## TO DO
Copy every line of the material below word for word.
** Start DATASET SECTION **
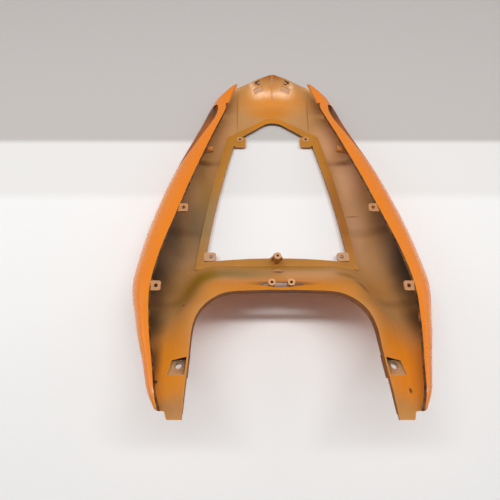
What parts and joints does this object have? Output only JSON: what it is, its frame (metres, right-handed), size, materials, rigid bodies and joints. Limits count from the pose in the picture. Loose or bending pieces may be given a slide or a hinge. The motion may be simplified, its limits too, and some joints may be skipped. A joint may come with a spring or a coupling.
{
  "type": "motorcycle tail fairing",
  "caption": "One-piece moulded tail fairing with two front arms, a crossbar with a lock hole, a framed pillion opening, flanks with vent scoops and a swept tail.",
  "frame": {"origin": "the middle of the bounding box's lowest plane, which is the plane that the part rests on", "axes": "+X across the bike to the right of the picture, +Y from the two front arms to the tail, +Z out of the inside, so the part lies on its outside with its inside up"},
  "size_m": [0.364, 0.5296, 0.1261],
  "materials": {
    "tail_fairing": "orange gloss paint outside and thin overspray inside, on dark ABS"
  },
  "bodies": {
    "root": {"tail_fairing": "tail_fairing"}
  },
  "joints": []
}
** End DATASET SECTION **
## THE COMPLETED TASK
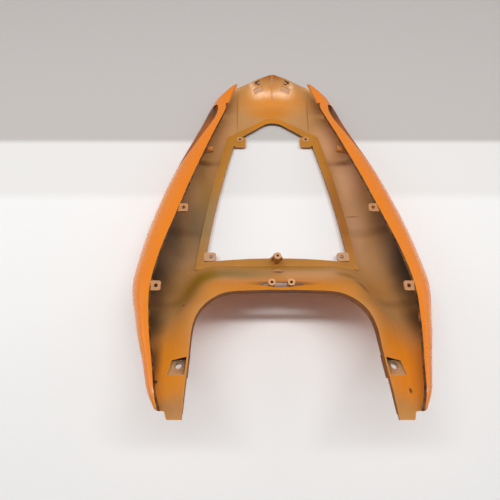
What parts and joints does this object have? Output only JSON: what it is, its frame (metres, right-handed), size, materials, rigid bodies and joints. Limits count from the pose in the picture. Loose or bending pieces may be given a slide or a hinge. The motion may be simplified, its limits too, and some joints may be skipped. A joint may come with a spring or a coupling.
{
  "type": "motorcycle tail fairing",
  "caption": "One-piece moulded tail fairing with two front arms, a crossbar with a lock hole, a framed pillion opening, flanks with vent scoops and a swept tail.",
  "frame": {"origin": "the middle of the bounding box's lowest plane, which is the plane that the part rests on", "axes": "+X across the bike to the right of the picture, +Y from the two front arms to the tail, +Z out of the inside, so the part lies on its outside with its inside up"},
  "size_m": [0.364, 0.5296, 0.1261],
  "materials": {
    "tail_fairing": "orange gloss paint outside and thin overspray inside, on dark ABS"
  },
  "bodies": {
    "root": {"tail_fairing": "tail_fairing"}
  },
  "joints": []
}